In Q4, total revenue fell 1% to DKK7.9 billion (down 4% like-for-like), which was better than the full-year numbers and shows that despite the problems in China, the company’s turnaround is moving ahead. More than half of the year’s profit came from the Christmas quarter, with Black Friday giving it a big boost, especially in the US and UK.

CEO Alexander Lacik, who only took the helm last April, is a turnaround specialist. He said the brand saw more customers globally during the quarter.

The company is progressing with its restructuring plan, called Programme Now, that it launched back in November 2018 and that involves massive marketing investment, as well as new collections and celebrity collabs.
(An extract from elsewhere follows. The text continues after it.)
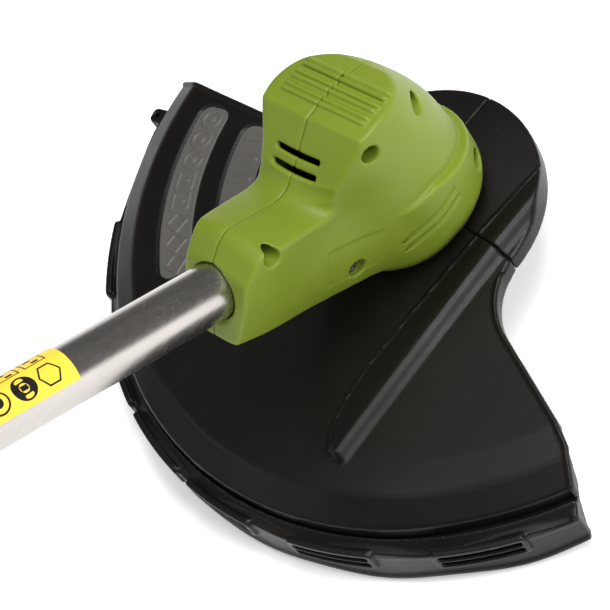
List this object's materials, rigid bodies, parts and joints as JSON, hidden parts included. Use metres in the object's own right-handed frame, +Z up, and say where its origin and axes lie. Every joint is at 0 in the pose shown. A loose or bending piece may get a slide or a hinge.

And while Lacik has admitted that Chinese customers need to be targeted with clearer marketing to communicate the brand’s point of difference, elsewhere, customers are getting it. He said Italy, France and Germany performed well, as well as the aforementioned good performances in Britain and the US, in Q4.

“With 2019 behind us, we have completed the first year of our two-year turnaround,” he said.We have made significant changes in a very short time, and the results in the fourth quarter give us confidence."